Supplemental Thread — Palestine Remembered Digital archive and mapping project preserving Palestinian towns, families, and daily life displaced or destroyed during and after the Nakba: counter-history, testimony, geography, and resistance to erasure.
Discussions — Oct 31, Nov 7, Nov 14 Three weekly forums tied to futurity, digital storytelling, performance, games, immersive worlds, memory, media critique, and “ugly futures.”
Unit 4 Assignment — Storytelling Journal Due Nov 16. Students may use the regular journal structure or submit a Pico-8/game-related cart or storytelling experiment in lieu of a conventional journal entry.

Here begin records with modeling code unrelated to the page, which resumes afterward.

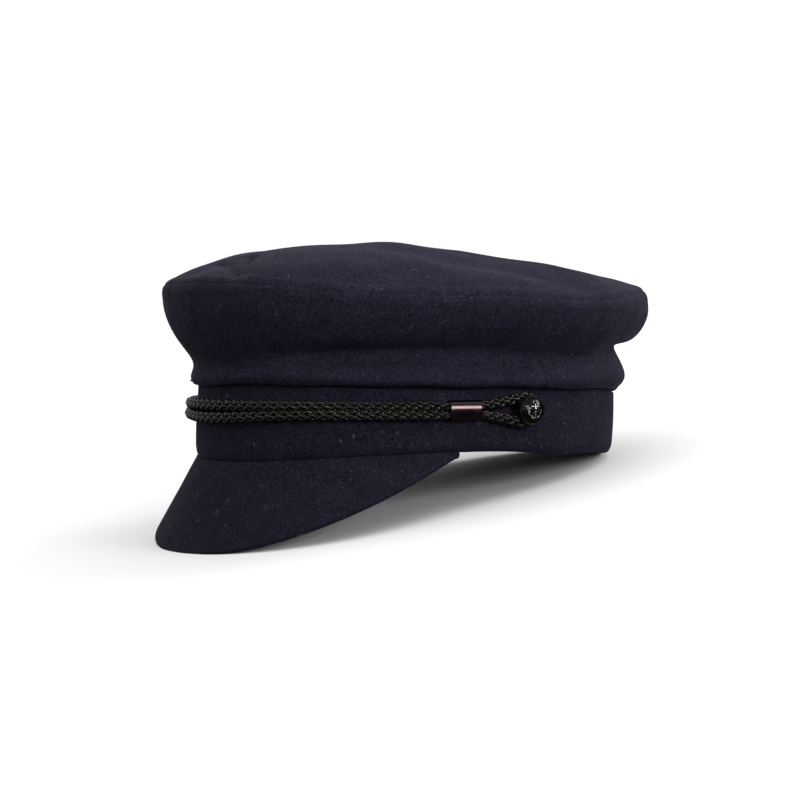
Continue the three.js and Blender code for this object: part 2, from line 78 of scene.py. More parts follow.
CAD_BOX = [list(corner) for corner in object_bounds()]
MM = 0.001
BODY = "root"


def millimetres(name, description, default):
    """A length property whose default is given in millimetres."""
    return FloatProperty(name=name, description=description, default=default * MM, unit="LENGTH", precision=5)


def share(name, description, default):
    """A property that is a share of something else."""
    return FloatProperty(name=name, description=description, default=default, subtype="FACTOR", precision=3)


def degrees(name, description, default):
    """An angle property whose default is given in degrees."""
    return FloatProperty(name=name, description=description, default=math.radians(default), unit="ROTATION")


def linear(text):
    """The linear colour of an sRGB hex value: c / 12.92 below 0.04045, ((c + 0.055) / 1.055)^2.4 above."""
    levels = [int(text[k:k + 2], 16) / 255 for k in (0, 2, 4)]
    return tuple(c / 12.92 if c <= 0.04045 else ((c + 0.055) / 1.055) ** 2.4 for c in levels)


def colour(name, description, text):
    """A colour property whose default is an sRGB hex value."""
    return FloatVectorProperty(name=name, description=description, default=linear(text), subtype="COLOR",
                               min=0.0, max=1.0)


def table(columns, *rows):
    """A table's rows, each a dictionary of its named columns."""
    return [dict(zip(columns, row)) for row in rows]


class CapSizes(PropertyGroup):
    """The cap's driving sizes"""

    head_length: millimetres("Head length", "Inside the band, front to back", 201.4)
    head_width: millimetres("Head width", "Inside the band, side to side", 163.4)
    band_wall: millimetres("Band wall", "Thickness of the stiff band", 3)
    band_height: millimetres("Band height", "Height of the band over the ears", 30)
    band_lean: millimetres("Band lean", "How far the band's top stands behind its rim", 1.6)
    band_bulge: millimetres("Band bulge", "How far the band's middle stands out", 0.6)
    rim_tuck: millimetres("Rim tuck", "How far the band's lower edge is rounded in", 1.5)
    rim_arch: millimetres("Rim arch", "How far the rim lifts over the ears", 5.5)
    cloth_wall: millimetres("Cloth", "Thickness of the wool", 2)
    wall_height: millimetres("Wall height", "From the band to the top panel's seam", 46)
    overhang: millimetres("Overhang", "How far the crown stands out from the band", 19)
    roll_out: millimetres("Roll out", "How far the roll above the band stands out", 4.4)
    roll_height: millimetres("Roll height", "The roll's middle above the band", 5)
    top_rise: millimetres("Top rise", "How far the top panel domes above its seam", 20)
    fold_depth: millimetres("Fold depth", "Depth of the top panel's dents", 3)
    seam_angle: degrees("Seam angle", "From the front to the top of the wall's side seams", 98)
    seam_lean: degrees("Seam lean", "How much further back the side seams end at the band", 5)
    peak_wall: millimetres("Peak wall", "Thickness of the peak", 3.2)
    peak_seat: millimetres("Peak seat", "How far the peak's seam lies inside the band's face", 0.4)
    peak_length: millimetres("Peak length", "Down the slope, at the front", 43.7)
    peak_end: millimetres("Peak end", "The same, where the peak runs out", 1.2)
    peak_half_angle: degrees("Peak half angle", "From the front to the peak's ends", 79)
    peak_slope: degrees("Peak slope", "Below the rim, at the front", 65.3)
    peak_flare: degrees("Peak flare", "How much less it would slope straight over the ears", 25)
    peak_squareness: share("Peak squareness", "The higher, the longer it keeps its length to the sides", 2.92)
    peak_taper: share("Peak taper", "The higher, the more gently it runs out there", 1.18)
    peak_curl: millimetres("Peak curl", "How far the peak's edge curls down", 2.3)
    peak_bevel: millimetres("Peak bevel", "How far the underside of the edge is cut back", 2.2)
    cord_diameter: millimetres("Cord diameter", "Thickness of one strand", 5)
    cord_level: share("Cord level", "The cord's middle, as a share of the band's height", 0.65)
    braid_lay: millimetres("Braid lay", "Length in which a yarn goes once round the cord", 21)
    sleeve_length: millimetres("Sleeve length", "Along the cord", 15.5)
    sleeve_height: millimetres("Sleeve height", "Across both strands", 9.4)
    sleeve_wall: millimetres("Sleeve wall", "Thickness of the metal", 0.5)
    loop_length: millimetres("Loop length", "From the button to the mouth of its sleeve", 24.8)
    loop_opening: millimetres("Loop opening", "Between the strands' middles at the button", 12.4)
    button_angle: degrees("Button angle", "From the front to the button", 96.7)
    button_diameter: millimetres("Button diameter", "Across the rim", 14.4)
    button_depth: millimetres("Button depth", "From the button's back to its middle", 3.6)
    post_diameter: millimetres("Post diameter", "The post behind the button", 4.4)
    gap: millimetres("Gap", "Between pieces that touch", 0.3)
    pressed: millimetres("Pressed", "How much the cloth flattens where the cap rests", 1.2)


class CapCloth(PropertyGroup):
    """How the wool hangs: seams, puckers and unevenness"""

    seam_depth: millimetres("Seam depth", "How deep a seam draws the cloth in", 1.1)
    seam_width: millimetres("Seam width", "How far from the seam the cloth turns in", 0.9)
    seam_puff: millimetres("Seam puff", "How far the cloth swells beside a seam", 0.36)
    pucker: millimetres("Pucker", "Height of the small waves along a seam", 0.13)
    uneven: millimetres("Unevenness", "Height of the slow waves all over the crown", 0.45)
    wall_fold: millimetres("Wall fold", "Depth of the folds in the crown's wall", 2.2)
    crease: millimetres("Crease", "Depth of the fine creases in the top panel", 1.1)
    edge_round: millimetres("Edge rounding", "Radius of the band's lower edge", 1.2)
    groove_depth: millimetres("Groove depth", "How far the band's upper edge lies back under the roll", 2.4)
    groove_height: millimetres("Groove height", "Height of the groove above the band's face", 1.3)


class CapColours(PropertyGroup):
    """The cap's colours"""

    wool: colour("Wool", "Ground of the milled wool", "272534")
    wool_dark: colour("Wool, dark", "Between the fibres", "0c0b14")
    wool_lint: colour("Wool lint", "Loose paler fibres", "5e5b68")
    sheen: colour("Wool sheen", "The nap's bloom at grazing angles", "c9c4e0")
    yarn: colour("Yarn", "The braid's filaments", "050405")
    nickel: colour("Black nickel", "The sleeves' plating", "2e2527")
    button: colour("Button", "The buttons' black lacquer", "040405")
    bare_metal: colour("Bare metal", "The buttons' crests, polished bare", "c4c0c9")
    floor: colour("Floor", "The studio's floor", "e2e2e3")


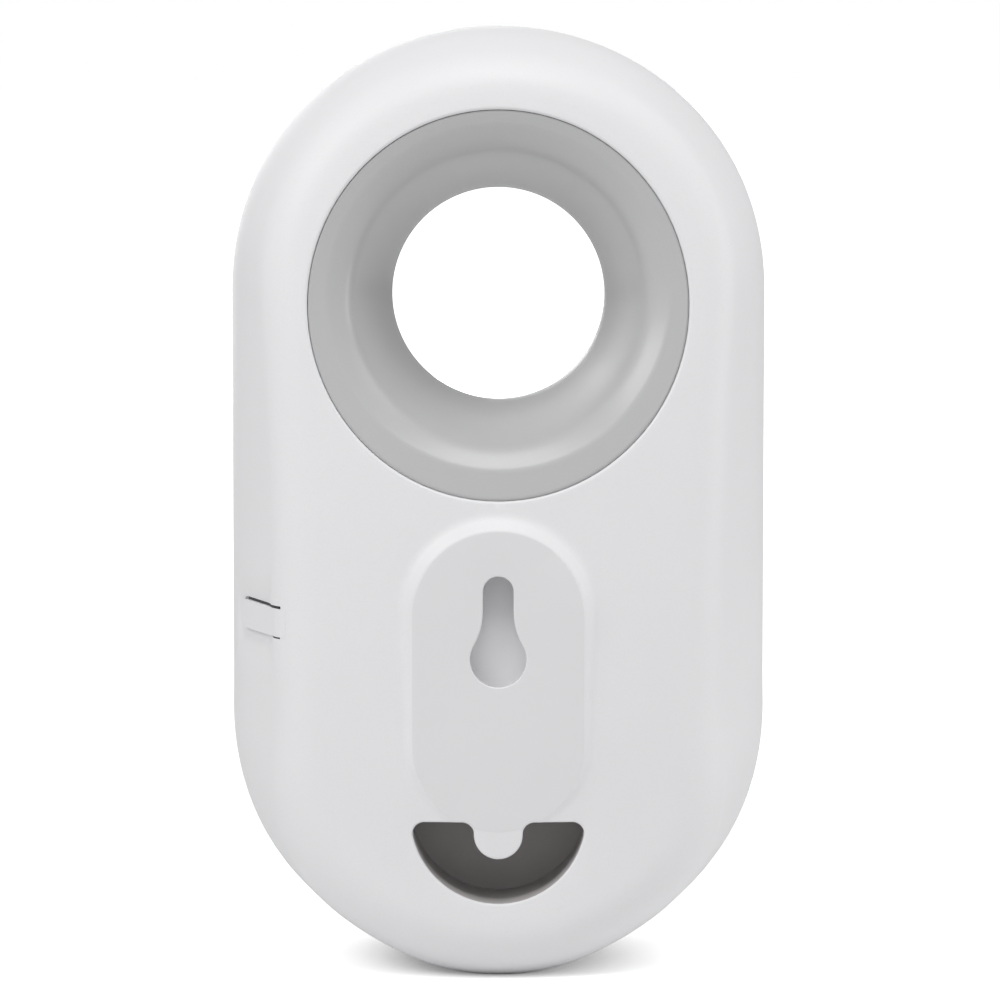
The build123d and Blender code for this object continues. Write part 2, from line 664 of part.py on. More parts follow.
def make_tamper_switch():
    """Body of the tamper switch, on the chassis deck."""
    x, z = TAMPER_SPOT
    body = prism(Pos(x, z) * RectangleRounded(6.2, 6.2, 0.5), -3.4, DECK_Y)
    return body - prism(disc(x, z, 1.75), -4, -0.9)


def make_tamper_plunger():
    """Plunger of the tamper switch, held down by the cover's post."""
    x, z = TAMPER_SPOT
    stem = prism(disc(x, z, 1.5), -6.0, -1.2)
    return chamfer(stem.edges().group_by(Axis.Y)[0], 0.5)


def make_pairing_switch():
    """Body of the pairing button's switch, on the chassis deck."""
    x, z = BUTTON_SPOT
    body = prism(Pos(x, z) * RectangleRounded(7.0, 7.0, 0.5), -3.0, DECK_Y)
    return body - prism(disc(x, z, 2.45), -4, -1.2)


def make_pairing_button():
    """Round cap of the pairing button, reached with the cover off."""
    x, z = BUTTON_SPOT
    cap = prism(disc(x, z, 2.2), -4.6, -2.2)
    return chamfer(cap.edges().group_by(Axis.Y)[0], 0.5)


def make_status_lens():
    """Light pipe of the status light, flush in the front face."""
    lens = prism(disc(0, 28.0, 1.75), 9.0, FRONT_Y)
    return lens + prism(disc(0, 28.0, 2.6), CASE_INSIDE_Y - 1.0, CASE_INSIDE_Y)


def screws(spots, head_y, length, shank):
    """Pan-head screws driven towards the front from head_y, one at each spot."""
    group = Part()
    for x, z in spots:
        head = prism(disc(x, z, 2.6), head_y - 1.7, head_y)
        head = chamfer(head.edges().group_by(Axis.Y)[0], 0.6)
        group += head + prism(disc(x, z, shank), head_y, head_y + length)
    return group


def make_case_screws():
    """The six screws that hold the chassis to the front case's posts."""
    return screws(SCREW_SPOTS, DECK_Y, 9.0, 1.2)


def make_board_screws():
    """The four screws that hold the board on the chassis's pillars."""
    group = Part()
    for x, z in BOARD_SCREW_SPOTS:
        front = BOARD_Y + BOARD_THICKNESS
        head = prism(disc(x, z, 2.2), front, front + 1.4)
        group += head + prism(disc(x, z, 1.0), DECK_Y + DECK_THICKNESS, front)
    return group


def make_sounder_leads():
    """The two thin leads from the board to the sounder's rear."""
    leads = Part()
    for x in (-3.0, 3.0):
        front = BOARD_Y + BOARD_THICKNESS
        leads += prism(disc(x, SOUNDER_Z - 8.0, 0.6), front, SOUNDER_Y)
    return leads


def write(name, solid):
    """Saves one node under its own name."""
    export_step(solid, os.path.join("parts", name + ".step"))


def main():
    os.makedirs("parts", exist_ok=True)
    write("front_case", make_front_case())
    write("rear_cover", make_rear_cover())
    write("release_tongue", make_release_tongue())
    write("horn_ring", make_horn_ring())
    write("front_flare", make_front_flare())
    write("chassis", make_chassis())
    write("recess_cup", make_recess_cup())
    for index in range(4):
        write("battery_cell_" + str(index + 1), make_cell(index))
    write("battery_contacts_low", make_contacts_low())
    write("battery_contacts_high", make_contacts_high())
    write("main_board", make_main_board())
    write("radio_shield", on_board(16.5, 33.0, 17.0, 13.0, 2.4, 0.8))
    write("control_chip", on_board(-12.0, 33.0, 9.0, 9.0, 1.2, 0.3))
    write("transformer", on_board(-24.5, 46.0, 8.0, 8.0, 6.0, 0.8))
    write("status_led", on_board(0.0, 28.0, 3.2, 2.8, 1.8, 0.3))
    write("antenna", make_antenna())
    write("capacitor", make_capacitor())
    write("sounder_cup", make_sounder_cup())
    write("sounder_disc", make_sounder_disc())
    write("sounder_crystal", make_sounder_crystal())
    write("sounder_leads", make_sounder_leads())
    write("sound_duct", make_sound_duct())
    write("tamper_switch", make_tamper_switch())
    write("tamper_plunger", make_tamper_plunger())
    write("pairing_switch", make_pairing_switch())
    write("pairing_button", make_pairing_button())
    write("status_lens", make_status_lens())
    write("case_screws", make_case_screws())
    write("board_screws", make_board_screws())


main()
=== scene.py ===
"""Looks of the wireless alarm siren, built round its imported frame."""

import json
import logging
import math
from dataclasses import dataclass
from enum import Enum

import bmesh
import bpy
from mathutils import Matrix, Vector
from mathutils.bvhtree import BVHTree


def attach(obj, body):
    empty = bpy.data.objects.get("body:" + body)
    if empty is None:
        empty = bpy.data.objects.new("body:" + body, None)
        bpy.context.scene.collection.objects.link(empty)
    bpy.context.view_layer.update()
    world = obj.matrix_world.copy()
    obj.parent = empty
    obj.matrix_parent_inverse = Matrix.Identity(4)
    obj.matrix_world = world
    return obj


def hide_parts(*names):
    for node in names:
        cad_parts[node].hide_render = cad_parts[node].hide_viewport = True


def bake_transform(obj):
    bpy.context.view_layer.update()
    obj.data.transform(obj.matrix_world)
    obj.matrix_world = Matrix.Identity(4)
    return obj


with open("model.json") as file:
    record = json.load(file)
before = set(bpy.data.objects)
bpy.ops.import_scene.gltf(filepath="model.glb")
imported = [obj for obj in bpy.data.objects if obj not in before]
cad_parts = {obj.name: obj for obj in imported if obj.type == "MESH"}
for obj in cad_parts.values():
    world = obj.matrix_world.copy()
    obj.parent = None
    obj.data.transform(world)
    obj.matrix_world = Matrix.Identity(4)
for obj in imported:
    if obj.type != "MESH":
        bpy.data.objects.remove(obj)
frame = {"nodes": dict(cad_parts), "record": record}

log = logging.getLogger("siren")
MM = 0.001
WHITE = (1.0, 1.0, 1.0)
# Where a ray towards the left flank starts, in millimetres.
FAR_LEFT = -60.0
Shape = bmesh.types.BMesh
Colour = tuple[float, float, float]
Outline = list[tuple[float, float]]


class Sock:
    """A shader value that takes part in plain Python arithmetic."""

    def __init__(self, tree: "Tree", link: bpy.types.NodeSocket | None) -> None:
        """Wraps one output socket of a node tree, or None for a node that has no output."""
        self.tree = tree
        self.link = link

    def _math(self, operation: str, first: object, second: object) -> "Sock":
        """Adds a Math node.

        Args:
            operation: The node's operation.
            first: A socket or a number.
            second: A socket or a number.

        Returns:
            The node's result.
        """
        return self.tree.node("ShaderNodeMath", {"operation": operation}, {0: first, 1: second})

    def __add__(self, other: object) -> "Sock":
        """Sum."""
        return self._math("ADD", self, other)

    def __radd__(self, other: object) -> "Sock":
        """Sum, reflected."""
        return self._math("ADD", other, self)

    def __mul__(self, other: object) -> "Sock":
        """Product."""
        return self._math("MULTIPLY", self, other)

    def __rmul__(self, other: object) -> "Sock":
        """Product, reflected."""
        return self._math("MULTIPLY", other, self)

    def __or__(self, other: object) -> "Sock":
        """The larger of the two."""
        return self._math("MAXIMUM", self, other)

    def __ror__(self, other: object) -> "Sock":
        """The larger of the two, reflected."""
        return self._math("MAXIMUM", other, self)

    def __gt__(self, other: object) -> "Sock":
        """One where this value is the larger, else nought."""
        return self._math("GREATER_THAN", self, other)

    def __lt__(self, other: object) -> "Sock":
        """One where this value is the smaller, else nought."""
        return self._math("LESS_THAN", self, other)


def opaque(colour: Colour) -> tuple:
    """A colour with full alpha, as colour sockets take it."""
    return (*colour, 1.0)


def shade(colour: Colour, gain: float, lift: float = 0.0) -> Colour:
    """A colour times a gain, plus a lift."""
    return tuple(channel * gain + lift for channel in colour)


def around(middle: float, *layers: tuple[Sock, float]) -> Sock:
    """Varies a value evenly round its middle.

    Args:
        middle: The value where every layer is at one half.
        layers: Each a grey, and how far it moves the value from black to white.

    Returns:
        The varied value.
    """
    waves = [grey * amount for grey, amount in layers]
    return sum(waves[1:], waves[0]) + (middle - sum(amount for _, amount in layers) / 2.0)


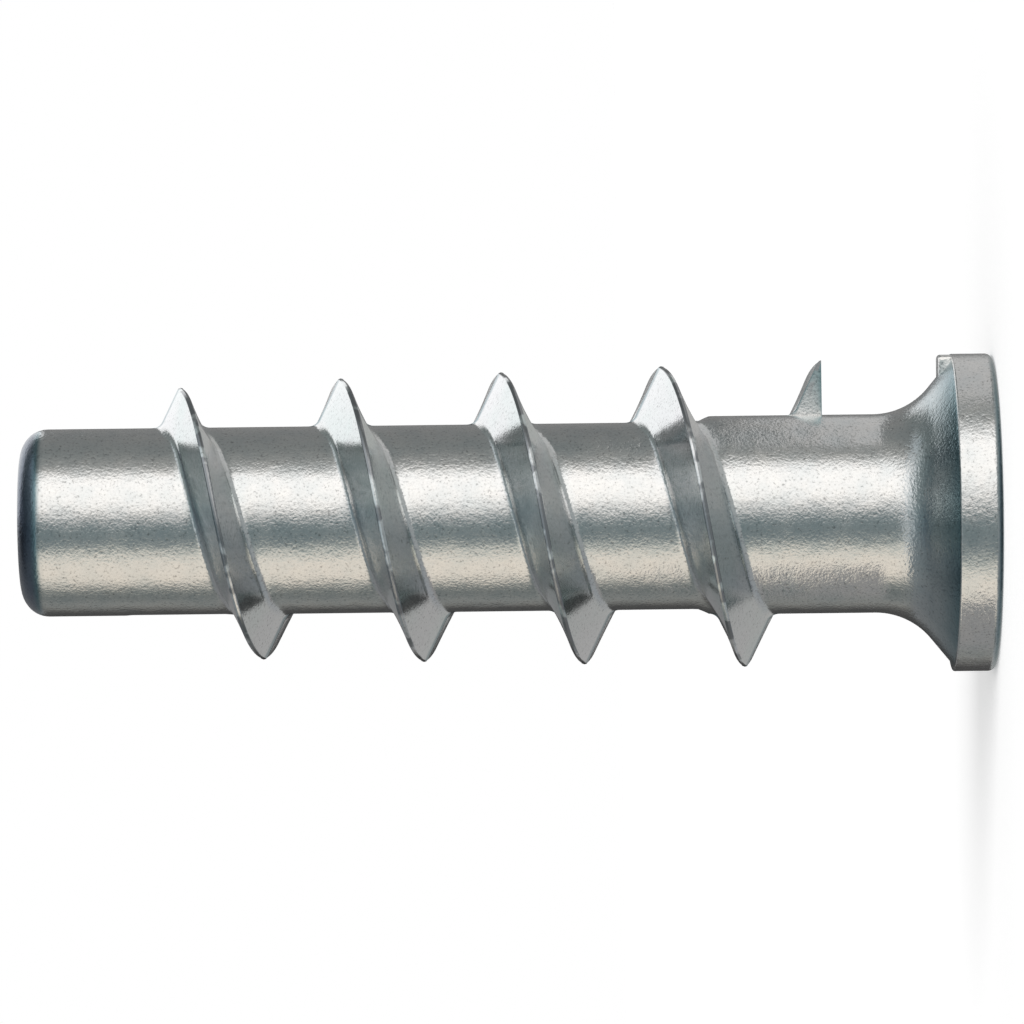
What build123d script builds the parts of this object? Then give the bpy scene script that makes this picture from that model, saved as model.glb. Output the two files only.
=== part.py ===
from build123d import *
from math import atan2, cos, degrees, pi, radians, sin, tan
import os

# An anchor for aerated concrete: one casting with a coarse self-cutting thread outside
# and a screw thread inside. Millimetres. The head face lies on z = 0, centred on the
# origin, and the tip points up. The parting plane of the two mould halves is y = 0.

# Length over everything
overall_length = 60.0

# Plain shank and the rounded edge at its tip
shank_diameter = 11.5
tip_edge_depth = 1.7
tip_edge_length = 1.65
plain_tip_length = 9.9

# Neck: the shank grows to it over a short cone, which starts this far above the head face
neck_diameter = 12.2
neck_cone_top = 18.4
neck_cone_length = 1.0

# Head flange, and the flare that runs from its back into the neck. A round blend takes
# up the given share of the flare's slope.
flange_diameter = 19.6
flange_thickness = 2.6
flange_front_chamfer = 0.45
flange_back_chamfer = 0.12
flare_ledge = 0.42
flare_slope_from_axis = 51.0
flare_blend_share = 0.5

# Coarse outer thread, right-handed, growing in height from tip to head. Its section has
# steep flanks on a broader foot, and its first half turn rises from below the taper.
thread_pitch = 9.9
thread_end_height = 10.5
thread_diameter_tip = 16.7
thread_diameter_head = 18.8
thread_start_drop = 0.2
thread_flank_angle = 25.0
thread_crest_width = 0.3
thread_foot_height = 0.4
thread_foot_width = 0.6

# Stub left by the gate on the back of the flange, at the parting plane
gate_height = 0.75
gate_width = 2.8
gate_inset = 0.05

# Hexagon drive socket in the head
socket_sides = 6
socket_across_flats = 8.2
socket_depth = 10.0
socket_mouth_chamfer = 0.5

# Screw bore behind the socket, right through the tip
bore_diameter = 6.8
bore_lead_in = 0.5
bore_tip_chamfer = 0.5

# How far the thread and the stub reach into the metal that carries them, so they fuse
root_overlap = 0.35
# How far a cutter reaches past the face it leaves through
cutter_overrun = 1.0
# Where the turned surfaces have their seam, clear of the parting plane
seam_angle = 130.0

shank_radius = shank_diameter / 2
neck_radius = neck_diameter / 2
flange_radius = flange_diameter / 2
bore_radius = bore_diameter / 2
thread_rise = overall_length - plain_tip_length - thread_end_height
thread_turns = thread_rise / thread_pitch


def nearest_corner(section, place):
    """The corner of a flat section that lies nearest to a place in its plane."""
    return section.vertices().sort_by_distance(place)[0]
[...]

Unit ∞ — Optional / Alternate Assignment Aug 25–Dec 7

Unit ∞ Assignment Zero-point optional/alternate assignment available across most of the course window. No additional assignment details are posted on the submission page itself.
Spread the Word Optional extra-credit style assignment built around a needs-based analysis paper arguing that the world already has enough material and energy to provide decent living standards for all, and that the problem is distribution, organization, and political economy rather than absolute scarcity.
Student Task Read the short paper, then produce a 400–500 word or video-recorded explanation of what its main claims mean, how they could be explained to a wider audience, and what storytelling techniques might communicate them.
Course-Level Synthesis Connects storytelling to degrowth, anti-scarcity arguments, public explanation, political imagination, and the problem of communicating complex structural claims without reducing them to slogans.